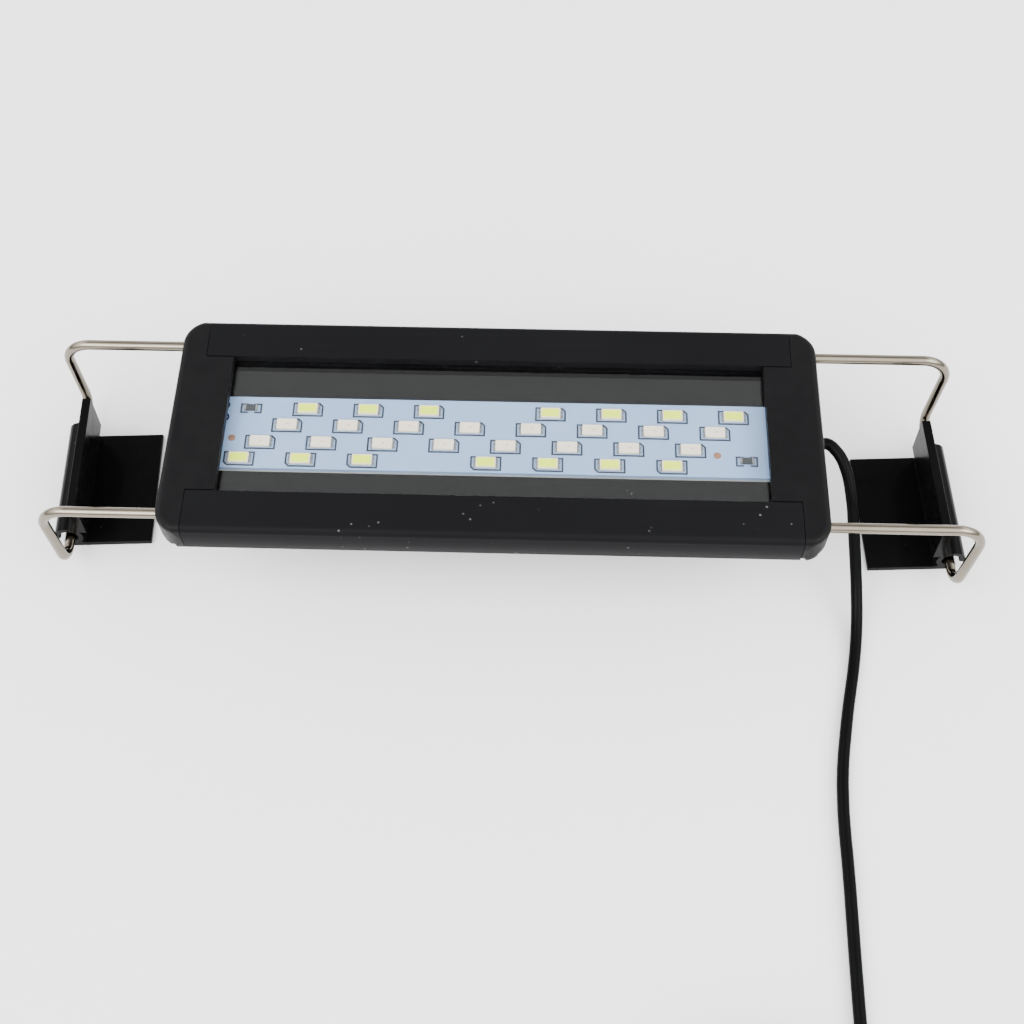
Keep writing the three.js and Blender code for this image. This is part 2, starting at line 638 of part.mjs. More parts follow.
// Round pieces on the plug's axis, given as (distance along -X from the tail's end, radius).
function alongPlug(profile, segments) {
  const points = profile.map(([distance, radius]) => new THREE.Vector2(radius, distance));
  const last = TAIL_ROUTE[TAIL_ROUTE.length - 1];
  return new THREE.LatheGeometry(points, segments).rotateZ(Math.PI / 2).translate(...last);
}

function addPlug(assembly) {
  const shoulder = GAP + RELIEF_LENGTH;
  const face = shoulder + PLUG_LENGTH;
  addPiece(assembly, 'plug_body', alongPlug([
    [GAP, 0],
    [GAP, CORD_RADIUS + 0.5],
    [shoulder, CORD_RADIUS + 1.4],
    [shoulder + 1.5, PLUG_RADIUS],
    [face - 0.8, PLUG_RADIUS],
    [face, PLUG_RADIUS - 0.8],
    [face, 0],
  ], 24), MATERIALS.cordBlack);
  const root = face + GAP;
  addPiece(assembly, 'plug_barrel', alongPlug([
    [root, 0],
    [root, BARREL_RADIUS],
    [root + BARREL_LENGTH - 0.4, BARREL_RADIUS],
    [root + BARREL_LENGTH, BARREL_RADIUS - 0.4],
    [root + BARREL_LENGTH, BARREL_BORE_RADIUS],
    [root + 1, BARREL_BORE_RADIUS],
    [root + 1, 0],
  ], 24), MATERIALS.nickel);
}

function addCord(assembly) {
  addPiece(assembly, 'cord', cordTube(CORD_ROUTE), MATERIALS.cordBlack);
  addPiece(assembly, 'cord_coil', cordCoil(), MATERIALS.cordBlack);
  addPiece(assembly, 'cord_tail', cordTube(TAIL_ROUTE), MATERIALS.cordBlack);
  addPlug(assembly);
}

// ---------- assembly ----------
const assembly = new THREE.Group();
const light = new THREE.Group();
light.position.set(LIGHT_X, 0, LIGHT_TOP_Z);
assembly.add(light);
addHousing(light);
addBoard(light);
addLeads(light);
addPiece(light, 'cord_bush', cordBush(), MATERIALS.rubberBlack);
addBrackets(assembly);
addCord(assembly);

export default assembly;
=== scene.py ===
"""Looks for the LED aquarium light: its cord, fine pieces, materials, studio and camera.

Metres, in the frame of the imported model. Sizes written as N * MM are millimetres.
"""
import json
import math

import bmesh
import bpy
from mathutils import Matrix, Vector


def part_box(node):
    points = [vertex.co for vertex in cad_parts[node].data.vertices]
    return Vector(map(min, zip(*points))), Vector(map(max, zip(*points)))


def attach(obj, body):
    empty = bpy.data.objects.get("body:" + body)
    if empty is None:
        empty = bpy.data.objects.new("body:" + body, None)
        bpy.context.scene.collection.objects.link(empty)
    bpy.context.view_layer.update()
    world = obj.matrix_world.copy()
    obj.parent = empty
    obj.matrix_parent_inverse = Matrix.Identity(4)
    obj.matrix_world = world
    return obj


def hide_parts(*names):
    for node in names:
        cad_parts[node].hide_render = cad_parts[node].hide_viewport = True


MM = 0.001

# camera
CAMERA_PLACE = Vector((8.4, -177.1, 307.1)) * MM
CAMERA_AIM = Vector((2.4, -22.4, 32.4)) * MM
CAMERA_ROLL = math.radians(-0.72)
CAMERA_LENS = 49.96
SENSOR_WIDTH = 36

# light: depths are below its lit face
LIGHT_X = -2.1 * MM
LIGHT_TOP_Z = 32.4 * MM
CORD_DEPTH = 4.5 * MM
BUSH_FACE_X = 75.65 * MM

# where colours change on the body: the inside under the cover, painted near black and dull as painted
# shade, and the chipped cap corners
PAINTED_SHADE_HALF_WIDTH = 19.8 * MM
PAINTED_SHADE_TOP_Z = 28.4 * MM
PAINTED_SHADE_BOTTOM_Z = 25 * MM
CHIPS_TOP_Z = 25.5 * MM
CHIPS_REAR_Y = -25.9 * MM

# LED board
LED_SIZE = Vector((5.7, 2.75, 0.8)) * MM
LED_END = 0.55 * MM
PRINT_LENGTH = 6.81 * MM
PRINT_WIDTH = 3.45 * MM
PRINT_LINE = 0.42 * MM
PRINT_CHAMFER = 0.75 * MM
PRINT_THICKNESS = 0.02 * MM
COPPER_POINTS = ((-61.3, -1.7), (51.3, -3.9))
PAD_RINGS = ((-63.9, 7.4), (-63.7, 4.0))

# brackets: each has a side and a lean, how far its legs lean out and back from bar to prongs
WIRE_RADIUS = 1.2 * MM
WIRE_Y = 23 * MM
WIRE_DEPTH = 3 * MM
BAR_X = 105.9 * MM
BAR_Z = 4.5 * MM
BRACKET_SKEW = math.radians(3)
PRONG_BEND_RADIUS = 6.5 * MM
BAR_BEND_RADIUS = 4.5 * MM
PRONG_LENGTH = 75 * MM
BRACKETS = {"left": (-1, 0), "right": (1, 1.2 * MM)}

# cord
CORD_RADIUS = 1.4 * MM
FLOOR_RUN_Z = 1.45 * MM
COIL_RADIUS = 15.4 * MM
COIL_SPAN = 8.95 * MM
COIL_LAYERS = 4
LAYER_PITCH = 2.9 * MM
COIL_CENTRE = Vector((56.6, -151.5, 0)) * MM
COIL_TURNS = 13.25
RISE_TURNS = 0.3
POINTS_PER_TURN = 24
TIE_ANGLE = math.radians(150)
TIE_THICKNESS = 0.4 * MM
TIE_WIDTH = 3 * MM

# plug, along its own axis from the end of the cord
RELIEF_START = 0.3 * MM
RELIEF_END = 9.3 * MM
RELIEF_RIDGES = 5
PLUG_RADIUS = 5 * MM
PLUG_FACE = 26.3 * MM
BARREL_RADIUS = 2.75 * MM
BARREL_ROOT = 26.6 * MM
BARREL_LENGTH = 9.5 * MM
BARREL_BORE_RADIUS = 1.05 * MM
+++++
> **Written problem**: Repeat word for word the lines from the line containing "obj.matrix_world = world" to the line containing "CHIPS_REAR_Y = -25.9 * MM", both lines included; nothing else should appear.

> **Completed task**:
    obj.matrix_world = world
    return obj


def hide_parts(*names):
    for node in names:
        cad_parts[node].hide_render = cad_parts[node].hide_viewport = True


MM = 0.001

# camera
CAMERA_PLACE = Vector((8.4, -177.1, 307.1)) * MM
CAMERA_AIM = Vector((2.4, -22.4, 32.4)) * MM
CAMERA_ROLL = math.radians(-0.72)
CAMERA_LENS = 49.96
SENSOR_WIDTH = 36

# light: depths are below its lit face
LIGHT_X = -2.1 * MM
LIGHT_TOP_Z = 32.4 * MM
CORD_DEPTH = 4.5 * MM
BUSH_FACE_X = 75.65 * MM

# where colours change on the body: the inside under the cover, painted near black and dull as painted
# shade, and the chipped cap corners
PAINTED_SHADE_HALF_WIDTH = 19.8 * MM
PAINTED_SHADE_TOP_Z = 28.4 * MM
PAINTED_SHADE_BOTTOM_Z = 25 * MM
CHIPS_TOP_Z = 25.5 * MM
CHIPS_REAR_Y = -25.9 * MM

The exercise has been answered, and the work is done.